• [DIRECTION]: Print the data that follows exactly.

• [DATA LINES]:
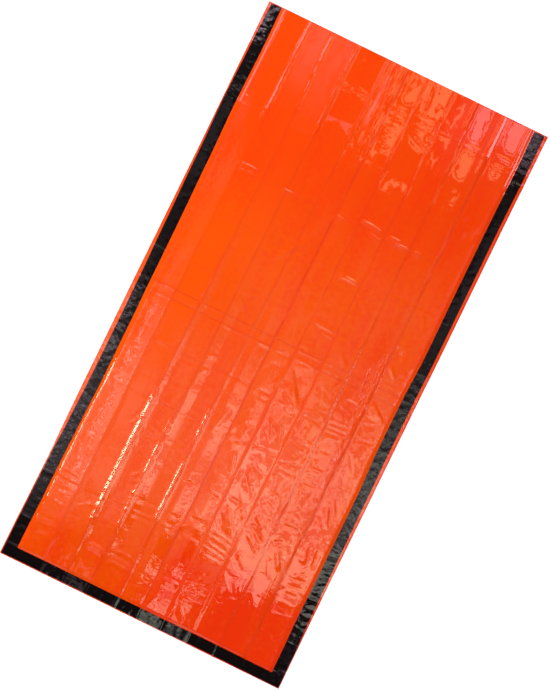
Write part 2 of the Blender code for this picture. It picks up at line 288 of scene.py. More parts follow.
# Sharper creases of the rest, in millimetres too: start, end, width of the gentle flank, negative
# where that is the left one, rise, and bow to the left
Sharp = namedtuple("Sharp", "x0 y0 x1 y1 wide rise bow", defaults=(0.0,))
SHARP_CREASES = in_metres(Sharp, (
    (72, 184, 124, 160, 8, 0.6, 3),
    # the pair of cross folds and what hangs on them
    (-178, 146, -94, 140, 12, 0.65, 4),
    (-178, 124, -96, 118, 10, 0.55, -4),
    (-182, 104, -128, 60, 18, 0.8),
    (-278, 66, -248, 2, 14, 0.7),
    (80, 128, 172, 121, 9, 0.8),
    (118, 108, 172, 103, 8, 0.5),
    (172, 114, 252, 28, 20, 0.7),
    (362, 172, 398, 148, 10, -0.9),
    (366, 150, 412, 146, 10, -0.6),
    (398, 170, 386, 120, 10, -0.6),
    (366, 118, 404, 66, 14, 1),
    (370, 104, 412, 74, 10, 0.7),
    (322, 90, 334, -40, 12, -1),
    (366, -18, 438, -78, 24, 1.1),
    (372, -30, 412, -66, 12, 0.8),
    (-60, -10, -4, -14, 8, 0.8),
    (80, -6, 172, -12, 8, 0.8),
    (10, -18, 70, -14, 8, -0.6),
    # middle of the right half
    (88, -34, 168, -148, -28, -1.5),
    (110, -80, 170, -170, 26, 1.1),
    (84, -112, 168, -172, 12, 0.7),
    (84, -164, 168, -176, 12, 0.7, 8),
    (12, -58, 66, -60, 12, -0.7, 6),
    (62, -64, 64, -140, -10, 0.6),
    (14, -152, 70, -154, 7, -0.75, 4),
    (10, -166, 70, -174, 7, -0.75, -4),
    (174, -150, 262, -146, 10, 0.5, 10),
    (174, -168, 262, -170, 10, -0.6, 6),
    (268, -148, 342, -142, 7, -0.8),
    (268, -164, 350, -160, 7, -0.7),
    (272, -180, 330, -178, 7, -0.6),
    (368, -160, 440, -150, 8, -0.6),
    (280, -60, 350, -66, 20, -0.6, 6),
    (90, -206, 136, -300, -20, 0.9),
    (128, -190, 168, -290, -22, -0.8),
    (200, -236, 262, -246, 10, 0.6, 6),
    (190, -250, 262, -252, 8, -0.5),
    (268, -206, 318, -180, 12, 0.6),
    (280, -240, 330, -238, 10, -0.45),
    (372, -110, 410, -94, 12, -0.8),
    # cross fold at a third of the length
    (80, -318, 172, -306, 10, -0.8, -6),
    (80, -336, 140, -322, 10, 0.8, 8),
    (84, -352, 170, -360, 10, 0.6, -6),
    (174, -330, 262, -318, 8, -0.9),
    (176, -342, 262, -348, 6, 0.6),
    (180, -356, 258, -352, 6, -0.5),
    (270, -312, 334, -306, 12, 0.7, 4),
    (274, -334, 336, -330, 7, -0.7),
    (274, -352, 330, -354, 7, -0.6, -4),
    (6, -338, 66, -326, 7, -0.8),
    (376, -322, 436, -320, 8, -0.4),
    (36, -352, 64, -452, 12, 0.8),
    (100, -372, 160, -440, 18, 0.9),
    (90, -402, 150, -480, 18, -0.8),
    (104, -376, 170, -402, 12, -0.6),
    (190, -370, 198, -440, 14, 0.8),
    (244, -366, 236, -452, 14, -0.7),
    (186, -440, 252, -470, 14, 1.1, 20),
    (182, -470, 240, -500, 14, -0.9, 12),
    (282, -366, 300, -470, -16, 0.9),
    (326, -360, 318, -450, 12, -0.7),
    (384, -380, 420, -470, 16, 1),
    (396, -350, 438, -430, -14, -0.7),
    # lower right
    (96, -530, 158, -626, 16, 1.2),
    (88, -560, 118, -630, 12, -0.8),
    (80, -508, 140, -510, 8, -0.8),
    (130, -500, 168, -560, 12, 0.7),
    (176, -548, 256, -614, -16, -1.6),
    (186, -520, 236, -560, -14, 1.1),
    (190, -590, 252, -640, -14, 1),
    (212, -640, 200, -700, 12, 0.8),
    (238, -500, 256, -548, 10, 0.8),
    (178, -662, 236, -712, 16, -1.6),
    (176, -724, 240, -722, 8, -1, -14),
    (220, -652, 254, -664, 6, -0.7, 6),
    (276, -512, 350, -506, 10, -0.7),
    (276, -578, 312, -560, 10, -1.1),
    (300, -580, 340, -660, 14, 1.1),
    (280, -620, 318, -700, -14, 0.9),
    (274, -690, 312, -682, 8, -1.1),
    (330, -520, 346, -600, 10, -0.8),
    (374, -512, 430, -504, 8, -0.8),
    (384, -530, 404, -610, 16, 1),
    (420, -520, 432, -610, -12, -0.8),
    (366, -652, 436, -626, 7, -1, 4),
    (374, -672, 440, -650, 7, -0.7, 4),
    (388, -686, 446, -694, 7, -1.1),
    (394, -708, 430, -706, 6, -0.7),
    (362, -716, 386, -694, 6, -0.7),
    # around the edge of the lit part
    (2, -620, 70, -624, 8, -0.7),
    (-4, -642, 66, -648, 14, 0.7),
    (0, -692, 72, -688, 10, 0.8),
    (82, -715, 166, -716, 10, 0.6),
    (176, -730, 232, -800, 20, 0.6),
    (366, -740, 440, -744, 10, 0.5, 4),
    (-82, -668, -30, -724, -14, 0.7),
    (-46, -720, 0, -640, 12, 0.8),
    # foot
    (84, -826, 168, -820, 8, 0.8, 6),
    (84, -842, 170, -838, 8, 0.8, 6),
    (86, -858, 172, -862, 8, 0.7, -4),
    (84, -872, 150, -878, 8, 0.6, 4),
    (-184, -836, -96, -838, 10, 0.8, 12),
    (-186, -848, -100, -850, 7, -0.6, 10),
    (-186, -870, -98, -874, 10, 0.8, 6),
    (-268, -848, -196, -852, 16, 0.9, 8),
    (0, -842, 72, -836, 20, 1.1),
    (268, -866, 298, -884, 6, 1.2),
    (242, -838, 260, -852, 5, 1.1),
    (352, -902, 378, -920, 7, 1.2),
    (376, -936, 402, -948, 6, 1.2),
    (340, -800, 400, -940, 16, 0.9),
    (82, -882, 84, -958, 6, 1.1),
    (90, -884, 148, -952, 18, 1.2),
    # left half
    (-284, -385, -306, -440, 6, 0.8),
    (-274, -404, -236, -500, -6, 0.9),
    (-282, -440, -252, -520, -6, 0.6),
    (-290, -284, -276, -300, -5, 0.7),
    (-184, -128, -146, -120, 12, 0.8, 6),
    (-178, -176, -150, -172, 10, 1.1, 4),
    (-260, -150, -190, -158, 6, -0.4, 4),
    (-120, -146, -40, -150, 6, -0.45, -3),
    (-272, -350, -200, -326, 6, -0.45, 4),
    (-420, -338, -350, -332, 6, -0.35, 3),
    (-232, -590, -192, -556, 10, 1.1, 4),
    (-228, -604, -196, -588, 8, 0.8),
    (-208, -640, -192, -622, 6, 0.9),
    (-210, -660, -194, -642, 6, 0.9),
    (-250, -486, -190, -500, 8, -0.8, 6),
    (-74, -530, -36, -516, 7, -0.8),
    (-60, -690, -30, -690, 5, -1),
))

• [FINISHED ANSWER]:
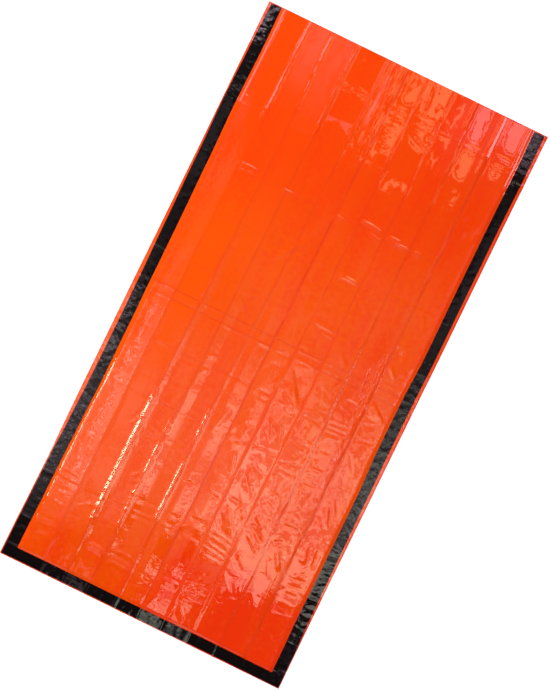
Write part 2 of the Blender code for this picture. It picks up at line 288 of scene.py. More parts follow.
# Sharper creases of the rest, in millimetres too: start, end, width of the gentle flank, negative
# where that is the left one, rise, and bow to the left
Sharp = namedtuple("Sharp", "x0 y0 x1 y1 wide rise bow", defaults=(0.0,))
SHARP_CREASES = in_metres(Sharp, (
    (72, 184, 124, 160, 8, 0.6, 3),
    # the pair of cross folds and what hangs on them
    (-178, 146, -94, 140, 12, 0.65, 4),
    (-178, 124, -96, 118, 10, 0.55, -4),
    (-182, 104, -128, 60, 18, 0.8),
    (-278, 66, -248, 2, 14, 0.7),
    (80, 128, 172, 121, 9, 0.8),
    (118, 108, 172, 103, 8, 0.5),
    (172, 114, 252, 28, 20, 0.7),
    (362, 172, 398, 148, 10, -0.9),
    (366, 150, 412, 146, 10, -0.6),
    (398, 170, 386, 120, 10, -0.6),
    (366, 118, 404, 66, 14, 1),
    (370, 104, 412, 74, 10, 0.7),
    (322, 90, 334, -40, 12, -1),
    (366, -18, 438, -78, 24, 1.1),
    (372, -30, 412, -66, 12, 0.8),
    (-60, -10, -4, -14, 8, 0.8),
    (80, -6, 172, -12, 8, 0.8),
    (10, -18, 70, -14, 8, -0.6),
    # middle of the right half
    (88, -34, 168, -148, -28, -1.5),
    (110, -80, 170, -170, 26, 1.1),
    (84, -112, 168, -172, 12, 0.7),
    (84, -164, 168, -176, 12, 0.7, 8),
    (12, -58, 66, -60, 12, -0.7, 6),
    (62, -64, 64, -140, -10, 0.6),
    (14, -152, 70, -154, 7, -0.75, 4),
    (10, -166, 70, -174, 7, -0.75, -4),
    (174, -150, 262, -146, 10, 0.5, 10),
    (174, -168, 262, -170, 10, -0.6, 6),
    (268, -148, 342, -142, 7, -0.8),
    (268, -164, 350, -160, 7, -0.7),
    (272, -180, 330, -178, 7, -0.6),
    (368, -160, 440, -150, 8, -0.6),
    (280, -60, 350, -66, 20, -0.6, 6),
    (90, -206, 136, -300, -20, 0.9),
    (128, -190, 168, -290, -22, -0.8),
    (200, -236, 262, -246, 10, 0.6, 6),
    (190, -250, 262, -252, 8, -0.5),
    (268, -206, 318, -180, 12, 0.6),
    (280, -240, 330, -238, 10, -0.45),
    (372, -110, 410, -94, 12, -0.8),
    # cross fold at a third of the length
    (80, -318, 172, -306, 10, -0.8, -6),
    (80, -336, 140, -322, 10, 0.8, 8),
    (84, -352, 170, -360, 10, 0.6, -6),
    (174, -330, 262, -318, 8, -0.9),
    (176, -342, 262, -348, 6, 0.6),
    (180, -356, 258, -352, 6, -0.5),
    (270, -312, 334, -306, 12, 0.7, 4),
    (274, -334, 336, -330, 7, -0.7),
    (274, -352, 330, -354, 7, -0.6, -4),
    (6, -338, 66, -326, 7, -0.8),
    (376, -322, 436, -320, 8, -0.4),
    (36, -352, 64, -452, 12, 0.8),
    (100, -372, 160, -440, 18, 0.9),
    (90, -402, 150, -480, 18, -0.8),
    (104, -376, 170, -402, 12, -0.6),
    (190, -370, 198, -440, 14, 0.8),
    (244, -366, 236, -452, 14, -0.7),
    (186, -440, 252, -470, 14, 1.1, 20),
    (182, -470, 240, -500, 14, -0.9, 12),
    (282, -366, 300, -470, -16, 0.9),
    (326, -360, 318, -450, 12, -0.7),
    (384, -380, 420, -470, 16, 1),
    (396, -350, 438, -430, -14, -0.7),
    # lower right
    (96, -530, 158, -626, 16, 1.2),
    (88, -560, 118, -630, 12, -0.8),
    (80, -508, 140, -510, 8, -0.8),
    (130, -500, 168, -560, 12, 0.7),
    (176, -548, 256, -614, -16, -1.6),
    (186, -520, 236, -560, -14, 1.1),
    (190, -590, 252, -640, -14, 1),
    (212, -640, 200, -700, 12, 0.8),
    (238, -500, 256, -548, 10, 0.8),
    (178, -662, 236, -712, 16, -1.6),
    (176, -724, 240, -722, 8, -1, -14),
    (220, -652, 254, -664, 6, -0.7, 6),
    (276, -512, 350, -506, 10, -0.7),
    (276, -578, 312, -560, 10, -1.1),
    (300, -580, 340, -660, 14, 1.1),
    (280, -620, 318, -700, -14, 0.9),
    (274, -690, 312, -682, 8, -1.1),
    (330, -520, 346, -600, 10, -0.8),
    (374, -512, 430, -504, 8, -0.8),
    (384, -530, 404, -610, 16, 1),
    (420, -520, 432, -610, -12, -0.8),
    (366, -652, 436, -626, 7, -1, 4),
    (374, -672, 440, -650, 7, -0.7, 4),
    (388, -686, 446, -694, 7, -1.1),
    (394, -708, 430, -706, 6, -0.7),
    (362, -716, 386, -694, 6, -0.7),
    # around the edge of the lit part
    (2, -620, 70, -624, 8, -0.7),
    (-4, -642, 66, -648, 14, 0.7),
    (0, -692, 72, -688, 10, 0.8),
    (82, -715, 166, -716, 10, 0.6),
    (176, -730, 232, -800, 20, 0.6),
    (366, -740, 440, -744, 10, 0.5, 4),
    (-82, -668, -30, -724, -14, 0.7),
    (-46, -720, 0, -640, 12, 0.8),
    # foot
    (84, -826, 168, -820, 8, 0.8, 6),
    (84, -842, 170, -838, 8, 0.8, 6),
    (86, -858, 172, -862, 8, 0.7, -4),
    (84, -872, 150, -878, 8, 0.6, 4),
    (-184, -836, -96, -838, 10, 0.8, 12),
    (-186, -848, -100, -850, 7, -0.6, 10),
    (-186, -870, -98, -874, 10, 0.8, 6),
    (-268, -848, -196, -852, 16, 0.9, 8),
    (0, -842, 72, -836, 20, 1.1),
    (268, -866, 298, -884, 6, 1.2),
    (242, -838, 260, -852, 5, 1.1),
    (352, -902, 378, -920, 7, 1.2),
    (376, -936, 402, -948, 6, 1.2),
    (340, -800, 400, -940, 16, 0.9),
    (82, -882, 84, -958, 6, 1.1),
    (90, -884, 148, -952, 18, 1.2),
    # left half
    (-284, -385, -306, -440, 6, 0.8),
    (-274, -404, -236, -500, -6, 0.9),
    (-282, -440, -252, -520, -6, 0.6),
    (-290, -284, -276, -300, -5, 0.7),
    (-184, -128, -146, -120, 12, 0.8, 6),
    (-178, -176, -150, -172, 10, 1.1, 4),
    (-260, -150, -190, -158, 6, -0.4, 4),
    (-120, -146, -40, -150, 6, -0.45, -3),
    (-272, -350, -200, -326, 6, -0.45, 4),
    (-420, -338, -350, -332, 6, -0.35, 3),
    (-232, -590, -192, -556, 10, 1.1, 4),
    (-228, -604, -196, -588, 8, 0.8),
    (-208, -640, -192, -622, 6, 0.9),
    (-210, -660, -194, -642, 6, 0.9),
    (-250, -486, -190, -500, 8, -0.8, 6),
    (-74, -530, -36, -516, 7, -0.8),
    (-60, -690, -30, -690, 5, -1),
))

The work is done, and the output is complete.